Nell'ottobre del 1968, infine, Pasolini scrisse nella rubrica "Il Caos":
- "Non è stato, questo, un anno 
glorioso per la nostra vita nazionale, e neanche internazionale. Per un viaggio 
sulla luna, quanti regressi sulla terra. È stato un anno di restaurazione. Ciò 
che è più doloroso constatare è stata la fine del Movimento Studentesco, se di 
fine si può parlare (ma spero di no). In realtà la novità che gli studenti hanno 
portato nel mondo l'anno scorso (i nuovi aspetti del potere e la sostanziale e 
drammatica attualità della lotta di classe) ha continuato a operare dentro di 
noi, uomini maturi, non solo per quest'anno, ma, credo, ormai, per tutto il 
resto della nostra vita. Le ingiuste e fanatiche accuse di integrazione rivolte 
a noi dagli studenti, in fondo, erano giuste e oggettive. E – male, naturalmente 
con tutto il peso dei vecchi peccati – cercheremo di non dimenticarcelo 
più". 
sugli studenti.
"Il Caos"
Nel 1968, a Pasolini viene affidata una rubrica intitolata "Il Caos" sul settimanale "Tempo illustrato". Davide Lajolo, dirigente del Pci, gli scrive: "Un colloquio nessuno lo può tenere meglio di te proprio perché sono in molti da ogni parte che ce l'hanno con te".
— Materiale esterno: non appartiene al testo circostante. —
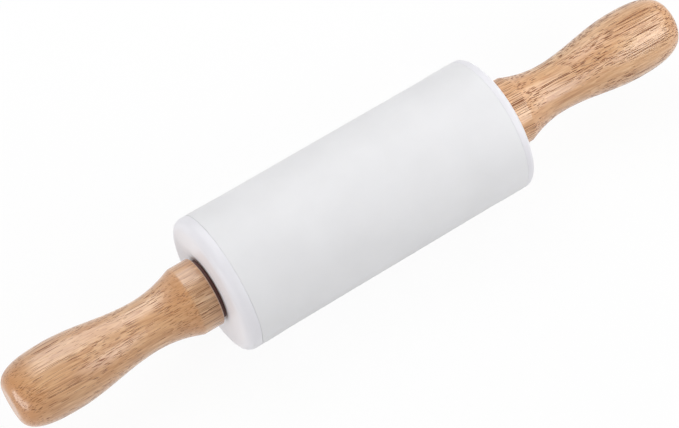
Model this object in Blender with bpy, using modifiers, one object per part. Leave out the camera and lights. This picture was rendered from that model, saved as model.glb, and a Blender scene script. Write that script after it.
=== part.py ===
# Silicone rolling pin: a roller with a silicone sleeve that turns on a steel axle between two
# turned wooden handles. The pin lies along X, on its roller, with the floor at Z = 0.

from math import cos, pi, radians, sin

import bmesh
import bpy
from mathutils import Matrix

MM = 0.001

# Driving dimensions, in millimetres

ROLLER_DIAMETER = 43.0
ROLLER_LENGTH = 100.0
SLEEVE_WALL = 3.0
SLEEVE_EDGE = 0.4
CORE_WALL = 2.0

LEFT_RIM_WIDTH = 4.4
LEFT_RIM_ROUNDING = 2.6
RIGHT_RIM_WIDTH = 2.8
RIGHT_RIM_ROUNDING = 1.6
CAP_SKIRT_WALL = 1.9
CAP_PLATE = 2.0
CAP_SPIGOT_LENGTH = 14.0
CAP_SPIGOT_WALL = 2.0
CAP_HUB_LENGTH = 12.0
CAP_HUB_WALL = 2.2
CAP_RIBS = 6
CAP_RIB_WALL = 1.6
CAP_RIB_LENGTH = 10.0

AXLE_DIAMETER = 6.0
AXLE_THREAD_DIAMETER = 5.0
AXLE_THREAD_LENGTH = 21.0
AXLE_CHAMFER = 0.8

BUSH_WALL = 1.5
BUSH_FLANGE_WIDTH = 1.8
BUSH_FLANGE = 1.2

WASHER_DIAMETER = 19.6
WASHER_THICKNESS = 0.7

INSERT_WALL = 1.3
INSERT_LENGTH = 12.0
INSERT_BARBS = 3
INSERT_BARB = 0.4
INSERT_FLANGE_WIDTH = 1.2
INSERT_FLANGE = 1.0
PILOT_HOLE_EXTRA = 3.0
DRILL_POINT = radians(59)

HANDLE_LENGTH = 63.7
COLLAR_DIAMETER = 21.4
COLLAR_WIDTH = 6.5
COLLAR_CHAMFER = 0.5
WAIST_DIAMETER = 15.8
WAIST_FROM_COLLAR = 13.6
SWELL_DIAMETER = 21.7
SWELL_FROM_END = 15.7
END_FLAT_DIAMETER = 8.0
END_FULLNESS = 2.65

# Clearances, in millimetres

SEAT_GAP = 0.3
RUNNING_GAP = 0.3

# Facets round a full turn, and points along each curve of a profile

ROLLER_STEPS = 64
HANDLE_STEPS = 40
INNER_STEPS = 32
SMALL_STEPS = 24
RIM_POINTS = 5
END_POINTS = 9
SWELL_POINTS = 9
NECK_POINTS = 6
SMOOTH_ANGLE = radians(32)
MERGE = 0.00001

# Sizes that follow from the driving ones. Distances along the pin start at the roller's end face.

ROLLER_RADIUS = ROLLER_DIAMETER / 2
HALF_ROLLER = ROLLER_LENGTH / 2
SLEEVE_INNER = ROLLER_RADIUS - SLEEVE_WALL
CORE_OUTER = SLEEVE_INNER - SEAT_GAP
CORE_INNER = CORE_OUTER - CORE_WALL
SPIGOT_OUTER = CORE_INNER - SEAT_GAP
SPIGOT_INNER = SPIGOT_OUTER - CAP_SPIGOT_WALL
SKIRT_INNER = ROLLER_RADIUS - CAP_SKIRT_WALL
AXLE_RADIUS = AXLE_DIAMETER / 2
THREAD_RADIUS = AXLE_THREAD_DIAMETER / 2
BUSH_BORE = AXLE_RADIUS + RUNNING_GAP
BUSH_OUTER = BUSH_BORE + BUSH_WALL
BUSH_FLANGE_RADIUS = BUSH_OUTER + BUSH_FLANGE_WIDTH
HUB_BORE = BUSH_OUTER + SEAT_GAP
HUB_OUTER = HUB_BORE + CAP_HUB_WALL
WASHER_RADIUS = WASHER_DIAMETER / 2
HANDLE_GAP = WASHER_THICKNESS + 2 * SEAT_GAP
INSERT_BORE = THREAD_RADIUS + SEAT_GAP
INSERT_BODY = INSERT_BORE + INSERT_WALL
INSERT_FLANGE_RADIUS = INSERT_BODY + INSERT_FLANGE_WIDTH
COLLAR_RADIUS = COLLAR_DIAMETER / 2
WAIST_RADIUS = WAIST_DIAMETER / 2
SWELL_RADIUS = SWELL_DIAMETER / 2
END_FLAT_RADIUS = END_FLAT_DIAMETER / 2
AXIS_HEIGHT = ROLLER_RADIUS


def clear_scene():
    for old in list(bpy.data.objects):
        bpy.data.objects.remove(old)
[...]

La rubrica deve costituire "un fronte di piccole battaglie quotidiane" da impegnare contro i terrorismi di destra e di sinistra e contro la borghesia, intesa da Pasolini "come una vera e propria malattia".
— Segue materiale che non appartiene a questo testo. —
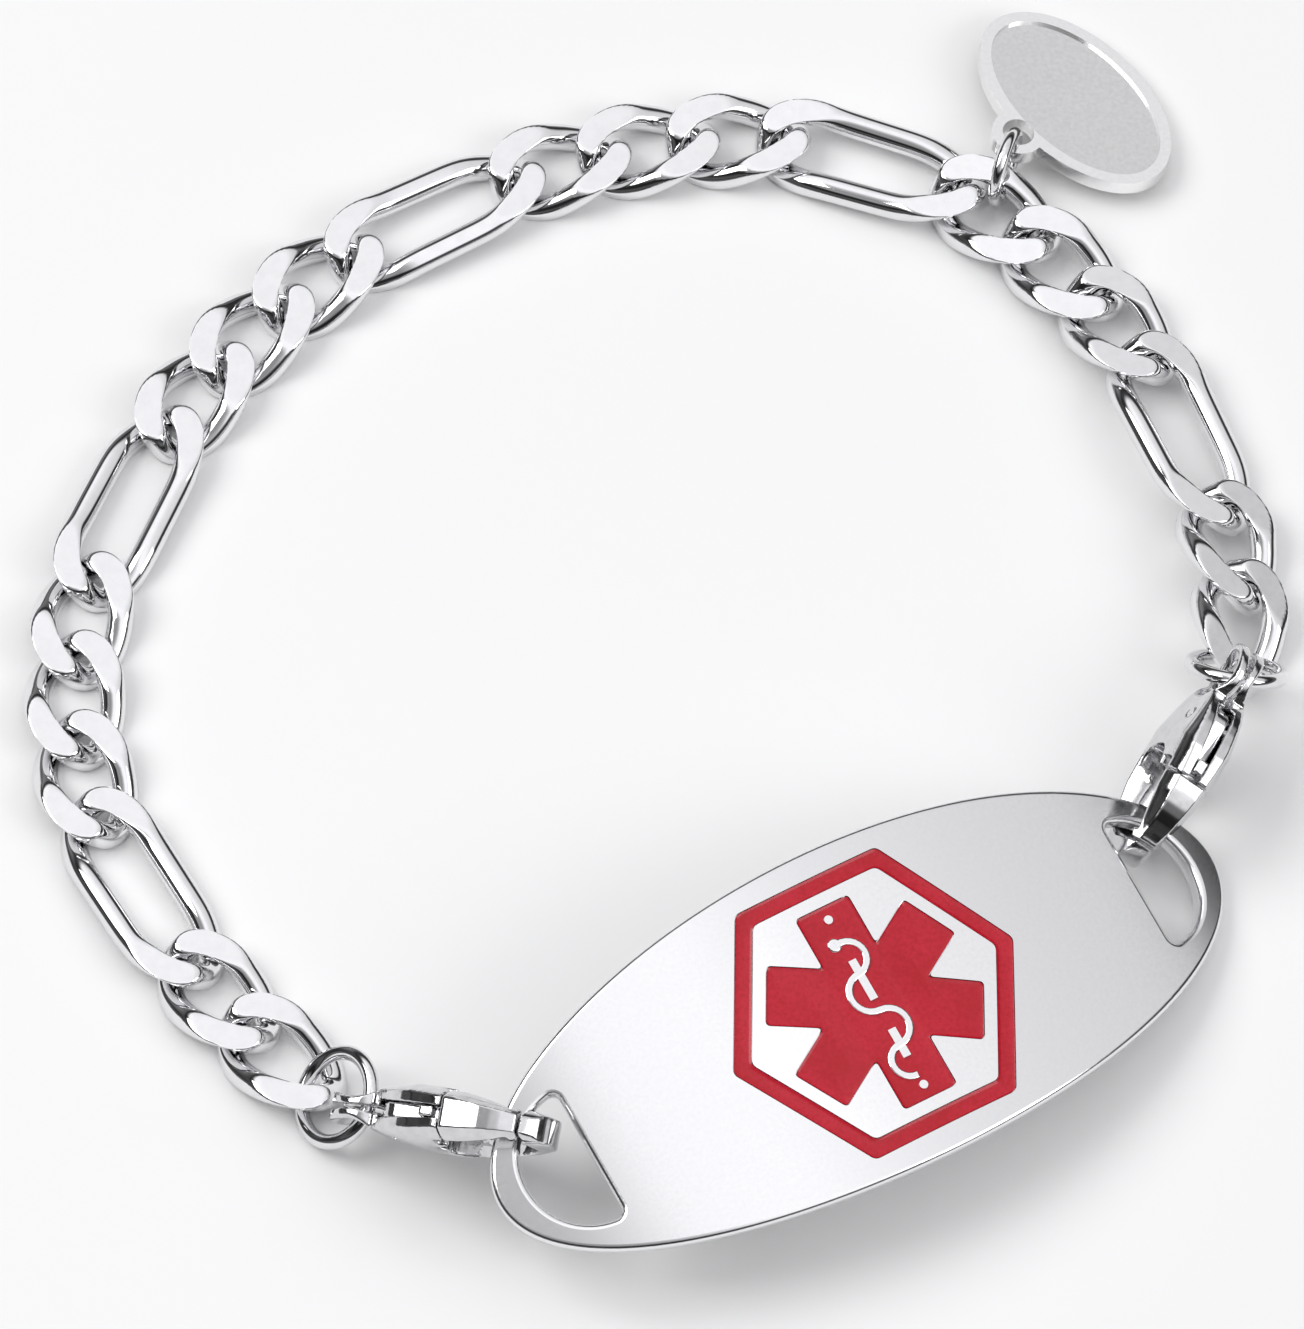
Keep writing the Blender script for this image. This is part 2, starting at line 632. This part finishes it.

Commenta Nico Naldini nel suo Pasolini, una vita:
"Mentre 'Il Caos' espone in pubblico ogni sorta di polemiche, e qualche volta è costretto a rispondere alle moltissime proteste dei lettori del settimanale, allo stesso tempo tende a rinchiudersi in se stesso nella forma di un diario privato in cui cessa l'obbligo della chiarezza didascalica, del 'messaggio', si accentuano le idiosincrasie, si approfondiscono le contraddizioni, e il giudizio, lungi dal volerle conciliare, punta su quel 'canone sospeso' e in quella forma di 'grido di disperazione' che contraddistinguono le sue opere creative".
Nel marzo 1970 il direttore di "Tempo" gli comunicò la propria decisione di chiudere la rubrica "Il Caos" per le "reazioni sfavorevoli" dei lettori del settimanale.